§ Task objective:
Take every line from the listing below that includes "Blender" and copy it.

§ Exercise material:

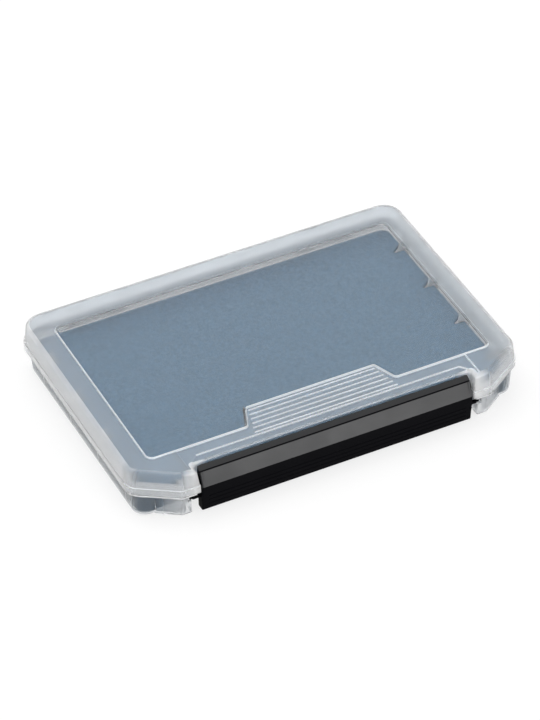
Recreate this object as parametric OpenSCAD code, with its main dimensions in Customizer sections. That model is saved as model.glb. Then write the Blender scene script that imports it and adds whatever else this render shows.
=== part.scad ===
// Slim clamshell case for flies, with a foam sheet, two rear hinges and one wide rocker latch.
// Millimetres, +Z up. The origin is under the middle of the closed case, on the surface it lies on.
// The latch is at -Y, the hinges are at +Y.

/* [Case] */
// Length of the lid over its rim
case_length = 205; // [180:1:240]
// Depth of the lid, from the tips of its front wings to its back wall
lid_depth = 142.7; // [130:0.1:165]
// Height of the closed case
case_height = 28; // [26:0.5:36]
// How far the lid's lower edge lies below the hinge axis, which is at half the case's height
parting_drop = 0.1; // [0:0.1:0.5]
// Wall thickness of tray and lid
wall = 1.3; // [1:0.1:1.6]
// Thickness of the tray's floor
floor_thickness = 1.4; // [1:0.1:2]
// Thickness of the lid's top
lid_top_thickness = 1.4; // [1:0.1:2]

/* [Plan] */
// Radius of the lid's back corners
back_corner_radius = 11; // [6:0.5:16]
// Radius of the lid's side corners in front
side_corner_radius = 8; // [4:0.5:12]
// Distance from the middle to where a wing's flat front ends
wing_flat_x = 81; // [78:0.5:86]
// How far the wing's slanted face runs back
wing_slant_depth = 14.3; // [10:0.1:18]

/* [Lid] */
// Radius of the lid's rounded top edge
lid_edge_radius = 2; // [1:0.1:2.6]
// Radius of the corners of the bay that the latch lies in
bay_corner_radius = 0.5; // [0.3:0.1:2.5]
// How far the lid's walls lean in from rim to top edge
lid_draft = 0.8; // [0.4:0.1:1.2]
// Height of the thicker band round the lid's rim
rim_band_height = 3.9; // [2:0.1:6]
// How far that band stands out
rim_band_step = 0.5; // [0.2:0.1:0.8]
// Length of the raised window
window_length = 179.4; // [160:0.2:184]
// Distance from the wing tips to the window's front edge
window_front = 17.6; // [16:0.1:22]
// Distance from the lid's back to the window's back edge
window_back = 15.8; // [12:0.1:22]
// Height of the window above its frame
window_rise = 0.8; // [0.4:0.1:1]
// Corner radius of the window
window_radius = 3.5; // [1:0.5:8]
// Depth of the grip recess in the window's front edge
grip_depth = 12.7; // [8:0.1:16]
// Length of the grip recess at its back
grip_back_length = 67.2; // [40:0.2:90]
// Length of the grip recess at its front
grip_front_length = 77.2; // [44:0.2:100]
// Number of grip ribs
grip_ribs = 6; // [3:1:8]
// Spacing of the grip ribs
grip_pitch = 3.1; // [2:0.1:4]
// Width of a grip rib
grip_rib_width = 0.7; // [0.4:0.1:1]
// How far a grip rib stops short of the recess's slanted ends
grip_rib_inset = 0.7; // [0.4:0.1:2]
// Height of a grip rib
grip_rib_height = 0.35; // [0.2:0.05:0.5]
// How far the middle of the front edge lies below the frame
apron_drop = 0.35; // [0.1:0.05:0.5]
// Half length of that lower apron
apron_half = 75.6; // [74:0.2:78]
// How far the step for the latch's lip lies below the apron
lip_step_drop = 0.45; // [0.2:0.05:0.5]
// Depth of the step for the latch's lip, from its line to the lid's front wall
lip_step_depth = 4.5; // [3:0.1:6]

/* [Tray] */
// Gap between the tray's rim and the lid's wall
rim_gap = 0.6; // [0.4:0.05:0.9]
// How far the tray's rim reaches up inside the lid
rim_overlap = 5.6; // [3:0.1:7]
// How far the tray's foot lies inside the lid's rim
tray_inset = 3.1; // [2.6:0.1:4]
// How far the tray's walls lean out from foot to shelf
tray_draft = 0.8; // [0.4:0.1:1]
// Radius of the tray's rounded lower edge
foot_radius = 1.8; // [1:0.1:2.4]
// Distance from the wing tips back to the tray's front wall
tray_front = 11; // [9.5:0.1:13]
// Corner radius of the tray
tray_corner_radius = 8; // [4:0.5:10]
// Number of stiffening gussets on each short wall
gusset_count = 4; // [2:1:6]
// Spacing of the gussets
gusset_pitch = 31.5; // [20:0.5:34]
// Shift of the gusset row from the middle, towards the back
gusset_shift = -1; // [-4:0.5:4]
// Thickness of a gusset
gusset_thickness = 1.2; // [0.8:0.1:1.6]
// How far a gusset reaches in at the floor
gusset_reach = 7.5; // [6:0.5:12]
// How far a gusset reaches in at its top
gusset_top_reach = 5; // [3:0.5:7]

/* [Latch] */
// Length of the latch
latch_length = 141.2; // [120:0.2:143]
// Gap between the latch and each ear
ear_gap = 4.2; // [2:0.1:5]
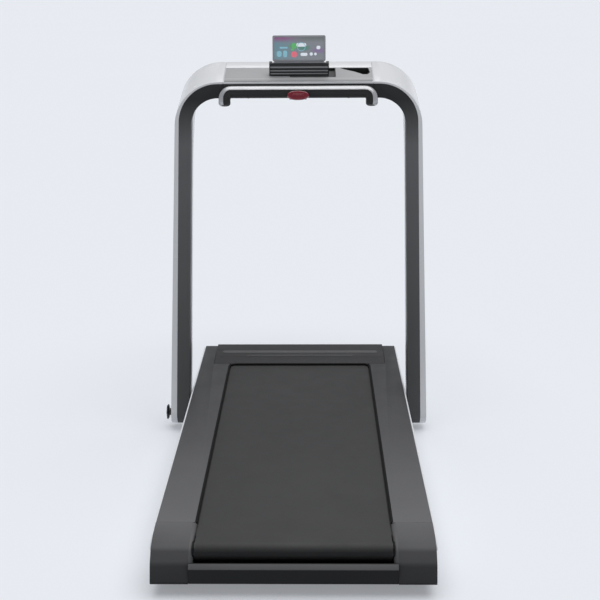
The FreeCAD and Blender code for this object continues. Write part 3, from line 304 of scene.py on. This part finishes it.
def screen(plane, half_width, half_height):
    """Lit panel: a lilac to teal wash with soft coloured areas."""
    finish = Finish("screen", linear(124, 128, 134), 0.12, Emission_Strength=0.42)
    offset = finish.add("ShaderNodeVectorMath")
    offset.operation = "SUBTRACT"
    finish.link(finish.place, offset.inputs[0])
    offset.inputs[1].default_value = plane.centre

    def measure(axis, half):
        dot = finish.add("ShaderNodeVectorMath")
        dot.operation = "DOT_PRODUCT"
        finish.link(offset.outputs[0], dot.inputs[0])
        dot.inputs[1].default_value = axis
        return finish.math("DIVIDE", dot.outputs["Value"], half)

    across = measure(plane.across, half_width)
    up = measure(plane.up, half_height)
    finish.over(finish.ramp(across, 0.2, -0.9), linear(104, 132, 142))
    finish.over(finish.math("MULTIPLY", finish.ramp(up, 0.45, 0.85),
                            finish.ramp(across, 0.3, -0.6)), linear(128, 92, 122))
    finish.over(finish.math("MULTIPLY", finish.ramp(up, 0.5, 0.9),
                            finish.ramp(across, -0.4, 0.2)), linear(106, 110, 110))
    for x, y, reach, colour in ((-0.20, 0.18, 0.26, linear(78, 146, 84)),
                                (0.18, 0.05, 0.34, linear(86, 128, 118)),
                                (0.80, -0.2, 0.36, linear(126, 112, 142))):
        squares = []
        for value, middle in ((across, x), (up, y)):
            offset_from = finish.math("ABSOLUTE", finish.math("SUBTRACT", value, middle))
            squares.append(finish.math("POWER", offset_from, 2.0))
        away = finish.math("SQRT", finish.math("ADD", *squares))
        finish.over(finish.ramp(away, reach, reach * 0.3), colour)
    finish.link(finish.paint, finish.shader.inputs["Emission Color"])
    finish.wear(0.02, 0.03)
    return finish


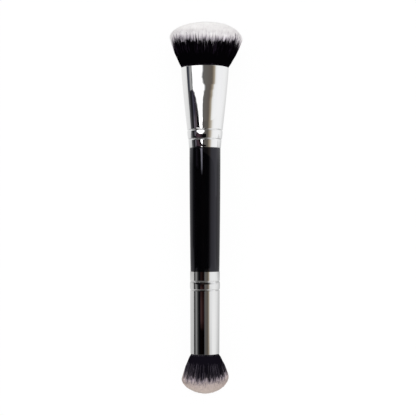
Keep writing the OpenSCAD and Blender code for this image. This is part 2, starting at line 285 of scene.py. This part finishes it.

§ Written response:
Recreate this object as parametric OpenSCAD code, with its main dimensions in Customizer sections. That model is saved as model.glb. Then write the Blender scene script that imports it and adds whatever else this render shows.
The FreeCAD and Blender code for this object continues. Write part 3, from line 304 of scene.py on. This part finishes it.
Keep writing the OpenSCAD and Blender code for this image. This is part 2, starting at line 285 of scene.py. This part finishes it.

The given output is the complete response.